I think the computer analogy can be quite fruitful in understanding cell informatics if used with care. Cells are full of multimolecular networks, and there are probably many similarities between these and computational circuits executed both in hardware and software.
Certainly cells can do what computers can and then some. Computer science is likely to benefit mightily when we figure where the extra capacity of cells resides. Like most places where two disciplines interact, both will be changed for the better.
I have to differ with you, however, on the least action idea.
We used to think that cells economised on ATP and other energy-rich compounds. Today, we know that they burn prodigious amounts of ATP and use both complexity and redundancy to make sure that cell operations proceed reliably and precisely.
Information and accuracy are the truly valuable commodities in cells. RNA and protein molecules are synthesized and degraded with abandon in the pursuit of reliable control. The lesson of molecular cell biology is that complexity rather than simplicity is the rule so that cells are protected from failure.
One of the benefits of pursuing a quantum computing model is to avoid deterministic outcomes like the principle of least action. At the same time, cells that burn too much ATP without some benefit would not last long in the evolutionary scheme.
Quantum computing appears to have a built-in counterfactual capability that would need to be simulated in a digital computer. Through counterfactual analysis, "what-if" scenarios can be evaluated to determine if buring more energy might have beneficial consequences.

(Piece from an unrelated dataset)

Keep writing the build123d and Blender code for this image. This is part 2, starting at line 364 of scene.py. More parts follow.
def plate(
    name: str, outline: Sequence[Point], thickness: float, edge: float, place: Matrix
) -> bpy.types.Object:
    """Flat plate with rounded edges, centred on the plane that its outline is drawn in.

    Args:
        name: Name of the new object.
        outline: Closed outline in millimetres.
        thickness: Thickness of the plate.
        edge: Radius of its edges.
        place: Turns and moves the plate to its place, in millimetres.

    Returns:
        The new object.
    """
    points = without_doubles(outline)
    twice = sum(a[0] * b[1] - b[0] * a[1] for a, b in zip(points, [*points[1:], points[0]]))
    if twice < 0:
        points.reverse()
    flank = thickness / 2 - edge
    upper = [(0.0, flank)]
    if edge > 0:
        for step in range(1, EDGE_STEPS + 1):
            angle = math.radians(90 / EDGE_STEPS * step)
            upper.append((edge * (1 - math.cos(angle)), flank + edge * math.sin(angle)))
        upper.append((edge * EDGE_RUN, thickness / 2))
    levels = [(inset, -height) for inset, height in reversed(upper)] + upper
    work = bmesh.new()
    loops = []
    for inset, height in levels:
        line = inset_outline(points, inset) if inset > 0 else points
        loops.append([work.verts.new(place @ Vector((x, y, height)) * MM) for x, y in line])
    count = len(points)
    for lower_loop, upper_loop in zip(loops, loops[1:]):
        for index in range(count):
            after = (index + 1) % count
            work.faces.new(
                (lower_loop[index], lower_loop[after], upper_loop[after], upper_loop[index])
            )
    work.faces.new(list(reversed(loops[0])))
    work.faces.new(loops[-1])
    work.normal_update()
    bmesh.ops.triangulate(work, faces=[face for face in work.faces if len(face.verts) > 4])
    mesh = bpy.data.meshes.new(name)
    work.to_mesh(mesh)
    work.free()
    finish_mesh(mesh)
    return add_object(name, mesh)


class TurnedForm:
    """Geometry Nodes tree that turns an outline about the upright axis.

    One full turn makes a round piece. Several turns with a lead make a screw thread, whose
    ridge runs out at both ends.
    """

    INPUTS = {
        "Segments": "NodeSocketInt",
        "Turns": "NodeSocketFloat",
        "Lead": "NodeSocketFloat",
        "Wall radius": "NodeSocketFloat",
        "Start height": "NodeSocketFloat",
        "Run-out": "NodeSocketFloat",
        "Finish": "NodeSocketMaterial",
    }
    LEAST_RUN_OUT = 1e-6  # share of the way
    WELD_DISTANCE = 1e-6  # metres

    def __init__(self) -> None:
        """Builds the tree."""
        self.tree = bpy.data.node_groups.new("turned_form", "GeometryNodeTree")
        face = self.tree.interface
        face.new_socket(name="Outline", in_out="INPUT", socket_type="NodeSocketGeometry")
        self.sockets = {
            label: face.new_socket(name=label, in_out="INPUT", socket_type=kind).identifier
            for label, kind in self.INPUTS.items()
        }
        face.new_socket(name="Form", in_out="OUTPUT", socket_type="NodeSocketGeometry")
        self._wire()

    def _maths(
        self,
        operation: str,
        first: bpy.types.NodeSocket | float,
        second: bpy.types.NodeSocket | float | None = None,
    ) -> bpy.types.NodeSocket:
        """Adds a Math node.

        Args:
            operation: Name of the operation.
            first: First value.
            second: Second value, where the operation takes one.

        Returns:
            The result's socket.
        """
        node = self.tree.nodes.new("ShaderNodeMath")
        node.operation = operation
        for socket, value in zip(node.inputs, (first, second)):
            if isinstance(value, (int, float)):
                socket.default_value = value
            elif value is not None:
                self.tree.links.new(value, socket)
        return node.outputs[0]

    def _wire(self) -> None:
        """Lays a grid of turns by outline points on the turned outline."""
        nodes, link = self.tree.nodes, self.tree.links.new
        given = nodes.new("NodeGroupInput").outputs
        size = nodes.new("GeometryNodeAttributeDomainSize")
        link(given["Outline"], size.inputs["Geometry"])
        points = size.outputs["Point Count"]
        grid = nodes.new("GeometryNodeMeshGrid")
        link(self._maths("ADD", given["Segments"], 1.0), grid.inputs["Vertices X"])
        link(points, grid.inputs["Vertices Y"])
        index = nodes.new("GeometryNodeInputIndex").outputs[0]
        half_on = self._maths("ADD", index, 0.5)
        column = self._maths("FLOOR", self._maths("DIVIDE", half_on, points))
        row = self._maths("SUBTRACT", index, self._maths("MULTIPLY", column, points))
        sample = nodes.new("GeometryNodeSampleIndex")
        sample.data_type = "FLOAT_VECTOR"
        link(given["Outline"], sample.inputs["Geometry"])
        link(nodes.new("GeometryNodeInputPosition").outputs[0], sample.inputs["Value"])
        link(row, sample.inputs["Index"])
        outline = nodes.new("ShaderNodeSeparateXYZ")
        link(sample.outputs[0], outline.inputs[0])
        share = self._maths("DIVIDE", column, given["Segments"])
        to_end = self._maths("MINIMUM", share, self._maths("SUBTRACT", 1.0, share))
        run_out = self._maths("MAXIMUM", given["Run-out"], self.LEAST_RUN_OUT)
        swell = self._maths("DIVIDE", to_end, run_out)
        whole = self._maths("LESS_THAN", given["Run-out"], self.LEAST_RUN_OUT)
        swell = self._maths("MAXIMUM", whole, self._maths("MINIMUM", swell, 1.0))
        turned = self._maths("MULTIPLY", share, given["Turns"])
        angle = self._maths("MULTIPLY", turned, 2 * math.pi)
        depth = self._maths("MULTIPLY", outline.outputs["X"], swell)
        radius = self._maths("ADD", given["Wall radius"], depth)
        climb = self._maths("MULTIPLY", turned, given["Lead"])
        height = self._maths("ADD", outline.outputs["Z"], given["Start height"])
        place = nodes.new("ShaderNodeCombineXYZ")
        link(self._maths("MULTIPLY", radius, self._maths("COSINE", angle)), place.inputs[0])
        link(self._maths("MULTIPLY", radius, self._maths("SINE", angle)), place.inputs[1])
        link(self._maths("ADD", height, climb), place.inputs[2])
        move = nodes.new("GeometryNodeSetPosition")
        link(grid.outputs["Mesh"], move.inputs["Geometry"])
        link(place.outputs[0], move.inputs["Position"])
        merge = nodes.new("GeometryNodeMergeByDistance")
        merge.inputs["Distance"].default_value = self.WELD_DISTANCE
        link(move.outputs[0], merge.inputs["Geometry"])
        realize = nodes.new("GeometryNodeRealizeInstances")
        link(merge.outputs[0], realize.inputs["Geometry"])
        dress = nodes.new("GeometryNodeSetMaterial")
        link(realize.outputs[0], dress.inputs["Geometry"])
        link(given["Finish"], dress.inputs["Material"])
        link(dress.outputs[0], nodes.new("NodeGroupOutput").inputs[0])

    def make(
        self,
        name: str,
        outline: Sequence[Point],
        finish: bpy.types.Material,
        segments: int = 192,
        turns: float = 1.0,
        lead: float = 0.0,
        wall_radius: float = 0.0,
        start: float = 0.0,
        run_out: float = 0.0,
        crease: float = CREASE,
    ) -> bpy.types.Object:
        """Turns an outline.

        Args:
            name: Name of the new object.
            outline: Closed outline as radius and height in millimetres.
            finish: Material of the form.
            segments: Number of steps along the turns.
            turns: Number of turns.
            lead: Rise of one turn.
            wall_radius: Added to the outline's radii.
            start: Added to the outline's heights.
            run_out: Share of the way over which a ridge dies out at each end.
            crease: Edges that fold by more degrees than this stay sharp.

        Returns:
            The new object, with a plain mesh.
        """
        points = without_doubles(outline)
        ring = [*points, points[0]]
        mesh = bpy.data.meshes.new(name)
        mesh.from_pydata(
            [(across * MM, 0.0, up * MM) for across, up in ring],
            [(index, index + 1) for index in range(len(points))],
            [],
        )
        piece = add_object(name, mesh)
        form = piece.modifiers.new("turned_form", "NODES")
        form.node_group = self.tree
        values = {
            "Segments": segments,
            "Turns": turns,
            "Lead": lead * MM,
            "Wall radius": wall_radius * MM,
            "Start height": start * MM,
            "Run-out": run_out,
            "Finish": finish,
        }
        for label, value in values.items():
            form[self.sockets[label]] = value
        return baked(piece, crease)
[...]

It is well known that interactions at the quantum level can violate classical energy barriers (tunneling effect). This capability could keep a complex system from getting trapped in a local energy minimum when there is a better long range solution that would require climbing an energy gradient. Perhaps this is why we don't see the types of decision making that cells do in simple inanimate systems: quantum computing needs complex molecular systems to achieve its full potential.
Berthajane Vandegrift
A Few Autistic Questions about Freud, Marx and Darwin
I don't understand your question. The issue is to find out how adaptations are achieved. You seem to imply that they arise prior to genome change. Most scientists assume that the genome changes are primary events leading to new adaptations. It would help if you could explain more fully what you have in mind.
Berthajane Vandegrift
A Few Autistic Questions about Freud Marx and Darwin
And if there is this natural genetic engineering, why do replica plating experiments are so consistent with specific mutation rates?
I am not denying the role of mobile elements, horizontal gene transfer, epigenetics or even ecosystems sharing metagenomic pools, in evolution. However, they seem to be more an emergent property of "the usual suspects" than evolutionary forces in themselves.
We are not talking about making predictions here but about a cell's capacity to bias change operators in favor of useful outcomes. We'll see more examples in the future.
As for mutation rates, no consistent rate exists under changing conditions. "Specific mutation rates" are imaginary, not experimentally verifiable. They were invented for ease in writing equations but have no reality.